TASK DESCRIPTION:
Search the listing for "code" and copy every line where it appears.

EXTRACTED DATA:
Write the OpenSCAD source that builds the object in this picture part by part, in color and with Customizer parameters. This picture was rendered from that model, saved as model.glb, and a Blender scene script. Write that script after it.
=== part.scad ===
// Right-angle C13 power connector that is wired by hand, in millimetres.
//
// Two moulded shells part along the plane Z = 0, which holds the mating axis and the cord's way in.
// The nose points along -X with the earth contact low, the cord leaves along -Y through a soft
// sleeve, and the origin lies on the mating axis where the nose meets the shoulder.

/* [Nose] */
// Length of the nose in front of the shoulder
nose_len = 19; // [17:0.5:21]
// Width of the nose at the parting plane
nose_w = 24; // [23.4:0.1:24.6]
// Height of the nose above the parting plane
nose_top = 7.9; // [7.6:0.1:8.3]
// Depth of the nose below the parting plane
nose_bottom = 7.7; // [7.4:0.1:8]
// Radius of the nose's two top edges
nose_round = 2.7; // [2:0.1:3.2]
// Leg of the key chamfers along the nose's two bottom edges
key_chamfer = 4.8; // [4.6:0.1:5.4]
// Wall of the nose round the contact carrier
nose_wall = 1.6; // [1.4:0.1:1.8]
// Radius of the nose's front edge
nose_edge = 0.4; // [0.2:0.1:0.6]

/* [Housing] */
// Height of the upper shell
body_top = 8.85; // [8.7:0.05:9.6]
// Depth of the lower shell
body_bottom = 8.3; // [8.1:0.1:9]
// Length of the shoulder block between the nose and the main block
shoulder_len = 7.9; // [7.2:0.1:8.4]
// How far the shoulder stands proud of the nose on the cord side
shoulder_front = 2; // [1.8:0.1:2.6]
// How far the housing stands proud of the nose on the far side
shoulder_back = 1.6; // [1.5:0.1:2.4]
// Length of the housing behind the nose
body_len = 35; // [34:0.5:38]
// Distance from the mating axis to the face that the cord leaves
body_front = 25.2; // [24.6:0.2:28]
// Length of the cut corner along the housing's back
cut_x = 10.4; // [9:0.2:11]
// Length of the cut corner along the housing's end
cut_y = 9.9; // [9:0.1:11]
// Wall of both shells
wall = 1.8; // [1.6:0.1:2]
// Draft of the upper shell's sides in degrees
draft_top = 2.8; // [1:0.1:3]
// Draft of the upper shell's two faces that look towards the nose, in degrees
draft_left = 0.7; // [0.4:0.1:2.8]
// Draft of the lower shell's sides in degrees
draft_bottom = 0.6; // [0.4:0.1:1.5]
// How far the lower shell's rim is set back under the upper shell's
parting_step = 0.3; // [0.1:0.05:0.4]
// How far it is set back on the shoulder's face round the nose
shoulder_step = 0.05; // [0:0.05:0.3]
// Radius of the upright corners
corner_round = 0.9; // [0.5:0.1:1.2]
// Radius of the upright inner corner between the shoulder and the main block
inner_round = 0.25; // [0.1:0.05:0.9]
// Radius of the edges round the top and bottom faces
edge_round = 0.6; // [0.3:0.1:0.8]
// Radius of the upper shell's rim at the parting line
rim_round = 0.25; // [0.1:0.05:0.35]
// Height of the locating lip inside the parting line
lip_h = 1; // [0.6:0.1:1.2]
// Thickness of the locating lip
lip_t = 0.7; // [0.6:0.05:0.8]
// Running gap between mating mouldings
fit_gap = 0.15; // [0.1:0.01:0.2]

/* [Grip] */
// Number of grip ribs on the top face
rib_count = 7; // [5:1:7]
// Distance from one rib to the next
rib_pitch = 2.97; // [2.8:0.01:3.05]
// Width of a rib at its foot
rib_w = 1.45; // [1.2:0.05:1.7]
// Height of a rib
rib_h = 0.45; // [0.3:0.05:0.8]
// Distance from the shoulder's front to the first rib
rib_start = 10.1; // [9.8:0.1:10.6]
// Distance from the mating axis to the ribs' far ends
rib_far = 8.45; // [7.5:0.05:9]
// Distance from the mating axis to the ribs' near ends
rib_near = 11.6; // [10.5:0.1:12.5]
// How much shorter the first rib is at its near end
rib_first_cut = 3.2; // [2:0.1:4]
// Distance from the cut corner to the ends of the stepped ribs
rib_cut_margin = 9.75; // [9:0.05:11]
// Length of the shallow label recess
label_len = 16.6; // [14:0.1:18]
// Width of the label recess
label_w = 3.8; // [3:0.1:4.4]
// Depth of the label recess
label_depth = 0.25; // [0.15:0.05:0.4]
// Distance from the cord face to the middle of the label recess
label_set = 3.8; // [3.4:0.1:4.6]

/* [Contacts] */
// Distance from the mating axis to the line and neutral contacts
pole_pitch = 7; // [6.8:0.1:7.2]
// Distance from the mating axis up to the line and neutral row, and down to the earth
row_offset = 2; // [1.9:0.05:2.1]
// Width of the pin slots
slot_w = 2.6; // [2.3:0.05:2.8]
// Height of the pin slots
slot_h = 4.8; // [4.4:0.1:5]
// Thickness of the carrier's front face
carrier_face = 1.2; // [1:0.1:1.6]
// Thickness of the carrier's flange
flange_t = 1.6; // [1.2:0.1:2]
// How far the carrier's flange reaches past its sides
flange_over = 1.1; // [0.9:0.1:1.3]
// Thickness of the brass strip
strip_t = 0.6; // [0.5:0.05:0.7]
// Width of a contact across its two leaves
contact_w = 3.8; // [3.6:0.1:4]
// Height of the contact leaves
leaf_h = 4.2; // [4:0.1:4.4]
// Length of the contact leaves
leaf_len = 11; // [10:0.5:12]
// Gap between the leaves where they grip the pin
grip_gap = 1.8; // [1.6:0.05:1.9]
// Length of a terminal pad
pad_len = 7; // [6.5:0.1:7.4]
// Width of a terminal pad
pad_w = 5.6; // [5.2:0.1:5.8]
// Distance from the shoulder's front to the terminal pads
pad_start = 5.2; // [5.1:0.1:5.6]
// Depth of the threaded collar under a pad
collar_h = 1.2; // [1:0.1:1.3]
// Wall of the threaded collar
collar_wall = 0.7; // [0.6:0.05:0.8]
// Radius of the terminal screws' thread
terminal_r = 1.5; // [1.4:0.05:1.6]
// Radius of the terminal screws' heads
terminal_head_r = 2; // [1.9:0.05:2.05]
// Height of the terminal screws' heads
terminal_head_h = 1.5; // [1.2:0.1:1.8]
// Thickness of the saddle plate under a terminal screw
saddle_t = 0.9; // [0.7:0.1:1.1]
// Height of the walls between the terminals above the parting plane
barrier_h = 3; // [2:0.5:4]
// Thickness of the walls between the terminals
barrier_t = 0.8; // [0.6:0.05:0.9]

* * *

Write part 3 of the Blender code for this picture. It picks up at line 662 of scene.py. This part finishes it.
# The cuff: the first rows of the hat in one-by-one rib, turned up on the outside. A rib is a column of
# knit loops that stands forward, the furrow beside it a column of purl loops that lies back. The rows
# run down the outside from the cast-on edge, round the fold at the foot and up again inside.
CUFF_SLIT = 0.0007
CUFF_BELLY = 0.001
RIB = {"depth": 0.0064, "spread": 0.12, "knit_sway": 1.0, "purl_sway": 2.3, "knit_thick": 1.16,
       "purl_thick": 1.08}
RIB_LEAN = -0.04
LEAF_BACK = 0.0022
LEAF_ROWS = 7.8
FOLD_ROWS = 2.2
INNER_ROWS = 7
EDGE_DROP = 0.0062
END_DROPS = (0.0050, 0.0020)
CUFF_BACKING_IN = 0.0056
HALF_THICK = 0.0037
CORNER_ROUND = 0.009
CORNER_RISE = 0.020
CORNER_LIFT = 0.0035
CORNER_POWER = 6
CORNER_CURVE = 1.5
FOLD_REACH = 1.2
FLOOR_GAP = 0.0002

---

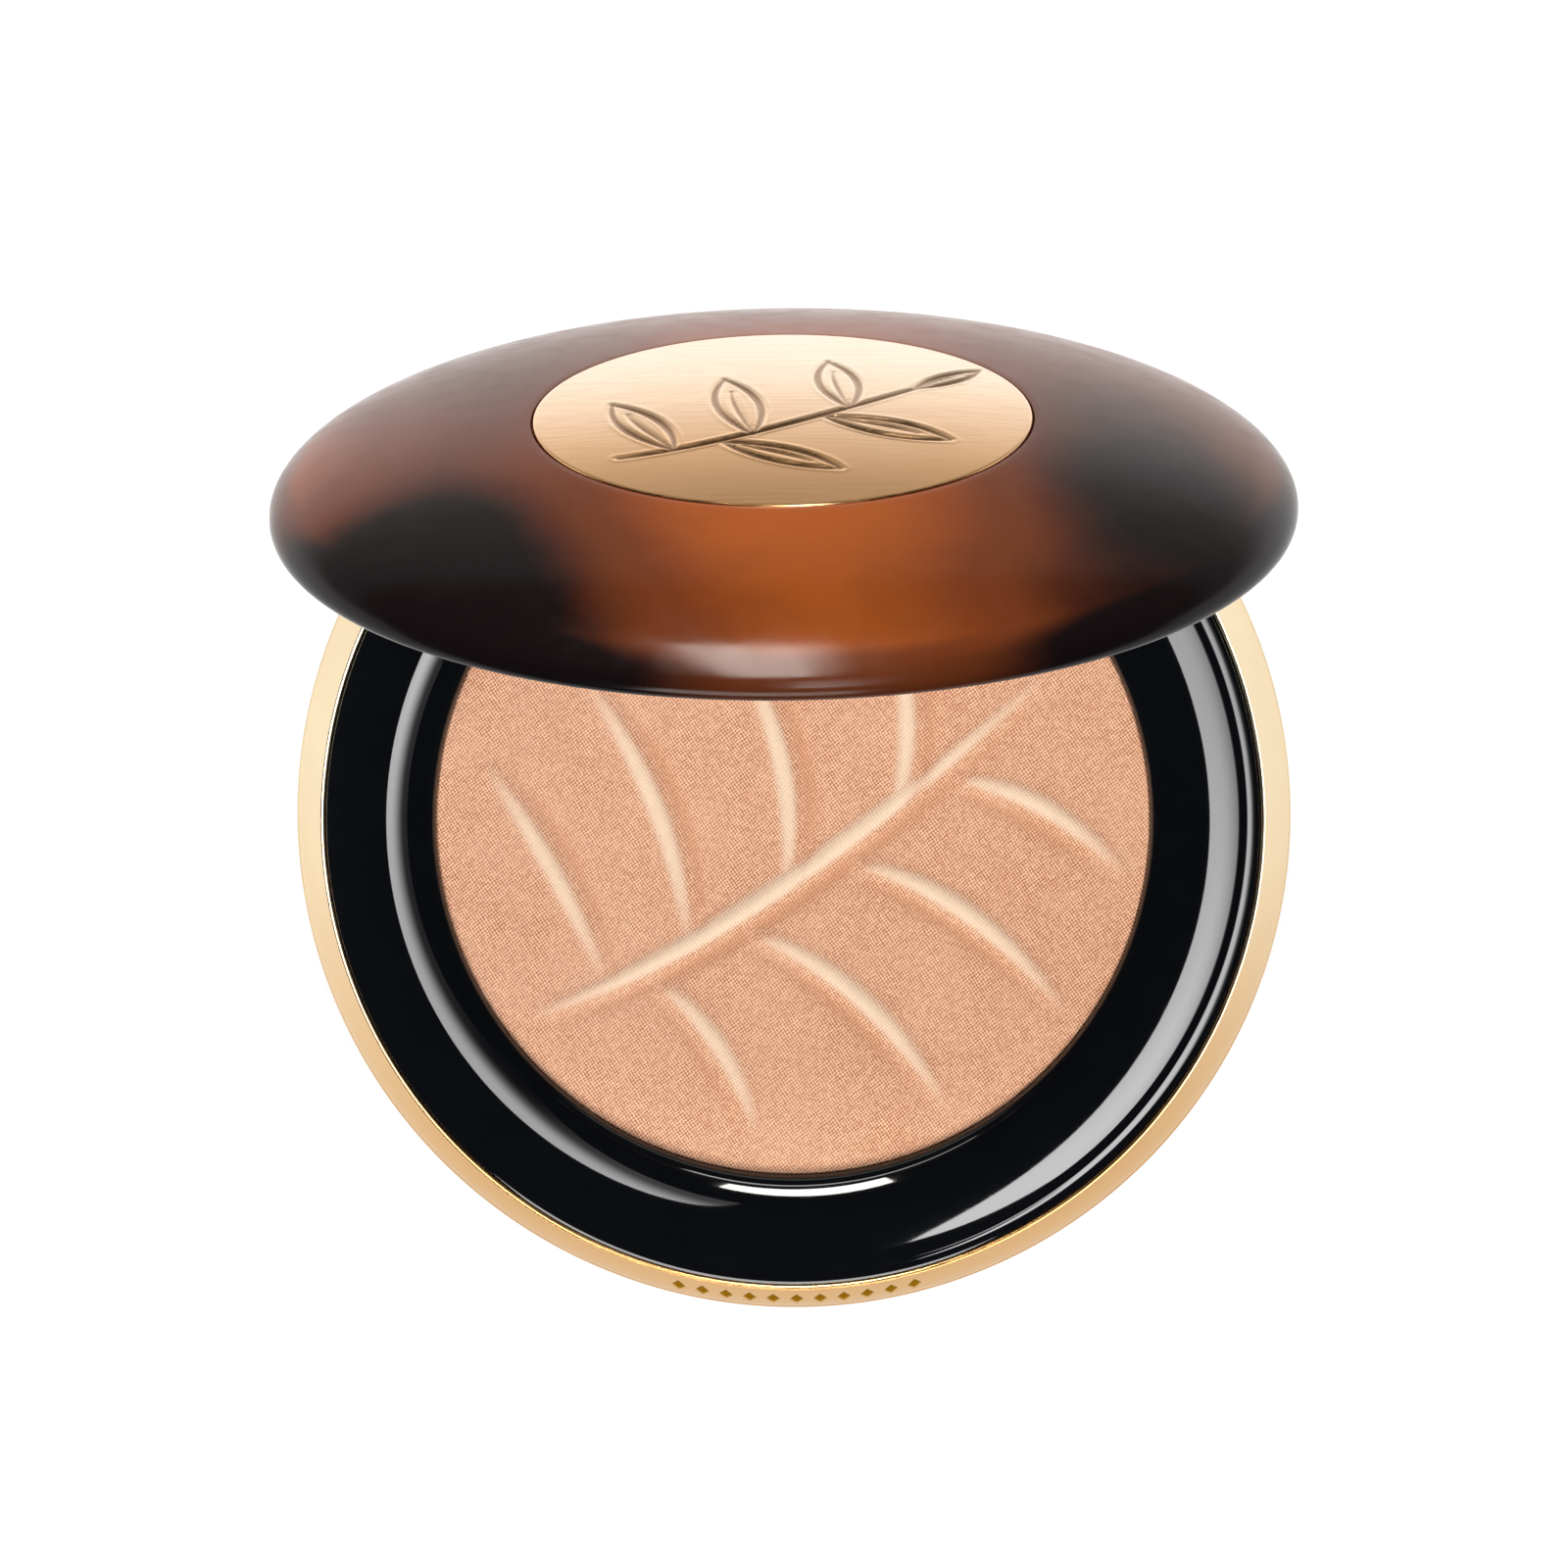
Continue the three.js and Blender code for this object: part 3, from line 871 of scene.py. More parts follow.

REPLY TO THE EXERCISE:
Write part 3 of the Blender code for this picture. It picks up at line 662 of scene.py. This part finishes it.
Continue the three.js and Blender code for this object: part 3, from line 871 of scene.py. More parts follow.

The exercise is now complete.